Review: Man at the Top
Kenneth
Haigh plays Joe Lampton, who moves up in the world to take on an executive
position working for Harry Andrews’ pharmaceutical company. He even manages to
bed the boss’ wife (Nanette Newman) while he’s at it- and is he ever at it! (Had
to go there). However, something starts to feel not right with all of this. You
see, Joe got the job after his predecessor committed suicide, and it appears
that the company’s new wonder drug might not be all it’s cracked up to be. So
Joe starts to look into it, well in between boinking Newman and shacking up
with a runaway (British TV veteran Angela Bruce) and her friend (Margaret
Heald). Clive Swift and John Quentin play a couple of executives, whilst
comedian/former soccer play Charlie Williams has a nice (but irrelevant to the
plot) cameo as Bruce’s dad.
I’ve
not seen any of the previous films in this series (“Room at the Top”, “Life
at the Top”), read the books, or seen the TV series (also starring Kenneth
Haigh) that this 1973 film is related to. I’m
also not English, and didn’t grow up at the time this film was made or set, so
I’m really not the right audience for this film. So when I
tell you that this seemed like much ado about nothing, bear all of this in
mind. Directed by Mike Vardy (who directed for the same-named series) and scripted by John Junkin (an actor/TV writer) and Hugh Whitemore (Franco Zeffirelli’s “Jane Eyre”), you might get a whole lot more out of this than I did. I only watched the
thing because it was a Hammer release. It's absolutely not typical Hammer
fodder, and contained little of interest for me.
Kenneth
Haigh isn’t bad in the lead, though I’m not sure why he’s been painted as a
pants man, that’s a little bit of a stretch. He’s got a face like a busted arse
(takes one to know one), and isn’t that charming.

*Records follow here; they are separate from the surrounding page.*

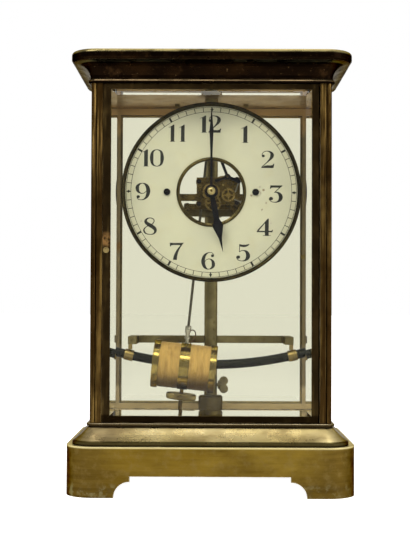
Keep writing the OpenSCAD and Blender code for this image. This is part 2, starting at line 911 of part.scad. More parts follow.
rating_screw_d = 3;
rating_screw_end = 9.2;
nut_chamfer = 1.2;
module rating_screw() {
  len = nut_drop + nut_t + rating_screw_end;
  color(dark_brass)
    swing()
      translate([0, 0, -bob_drop - band_d / 2 - len])
        cylinder(d = rating_screw_d, h = len, $fn = 32);
}

module rating_nut() {
  z = bob_drop + flange_d / 2 + nut_drop;
  r = nut_d / 2;
  bore = rating_screw_d / 2 + pivot_play;
  color(brass)
    swing()
      translate([0, 0, -z - nut_t])
        rotate_extrude($fn = 96)
          polygon([[bore, 0], [r - nut_chamfer, 0], [r, nut_chamfer], [r, nut_t - nut_chamfer],
            [r - nut_chamfer, nut_t], [bore, nut_t]]);
}

// The dial, seen from the front with its centre at the origin
dial_t = 1;
bezel_wall = 2.4;
dial_r = bezel_d / 2 - bezel_wall - seat;
ring_spigot = 1.5;
module at_dial(y, t) {
  facing(0, -y, dial_z, t)
    children();
}

module turned(y) {
  translate([0, -y, dial_z])
    rotate([90, 0, 0])
      children();
}

module dial_plate() {
  color([0.9, 0.87, 0.74])
    at_dial(dial_y - dial_t, dial_t)
      difference() {
        circle(r = dial_r, $fn = 180);
        circle(r = window_d / 2 + ring_spigot + seat, $fn = 96);
        for (k = [-1, 1])
          translate([k * dial_screw_x, 0])
            circle(d = 2.4, $fn = 32);
      }
}

module dial_bezel() {
  r = bezel_d / 2;
  color(brass)
    turned(dial_y)
      rotate_extrude($fn = 180)
        polygon([[r - bezel_w, seat], [r - bezel_wall, seat], [r - bezel_wall, -2.4], [r, -2.4],
          [r, 1.2], [r - 1, 2.2], [r - bezel_w + 0.5, 1.2]]);
}

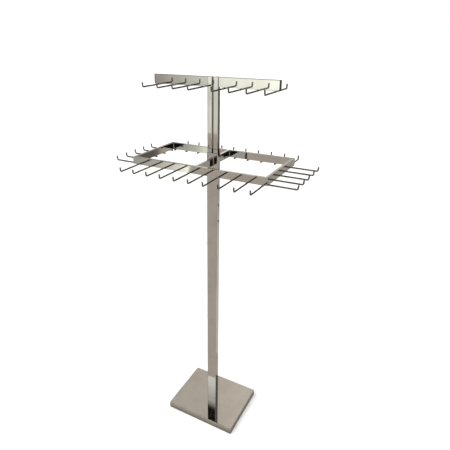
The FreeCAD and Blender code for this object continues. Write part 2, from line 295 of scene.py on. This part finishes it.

What doesn’t help is that the film has a bit of a made-for-TV attitude towards
sexual content (Also, Nanette Newman apparently uses a body double for her very
brief nude scene, so it’s even more useless). Veteran character actor Harry
Andrews is rock-solid, but underused (Clive Swift even more poorly used). He
and Haigh are too good for this.
Every
once in a while I’ll come across a film that makes perfect narrative sense, but
I still can’t make heads or tails of it. This is one such film. I couldn’t work
out why I was supposed to care about any of it. The drug/suicide thing feels
like it should be the important thing here, but if it is, the film takes
forever to get around to really dealing with it and what we get instead just
isn’t compelling. Americans would take the same basic plot and turn it into an
industrial thriller, but because it’s British…we mostly get stuffy class
bullshit and fox hunting. And John Quentin, who I’m pretty sure is Benedict
Cumberbatch’s dad. Or not. I might be joking about that.
Presumably
popular in England at the time, but so was the “Carry On” series. There’s
no accounting for taste. This one did very little for me. Well-acted, but who
cares? Not me. Much ado about less than nothing.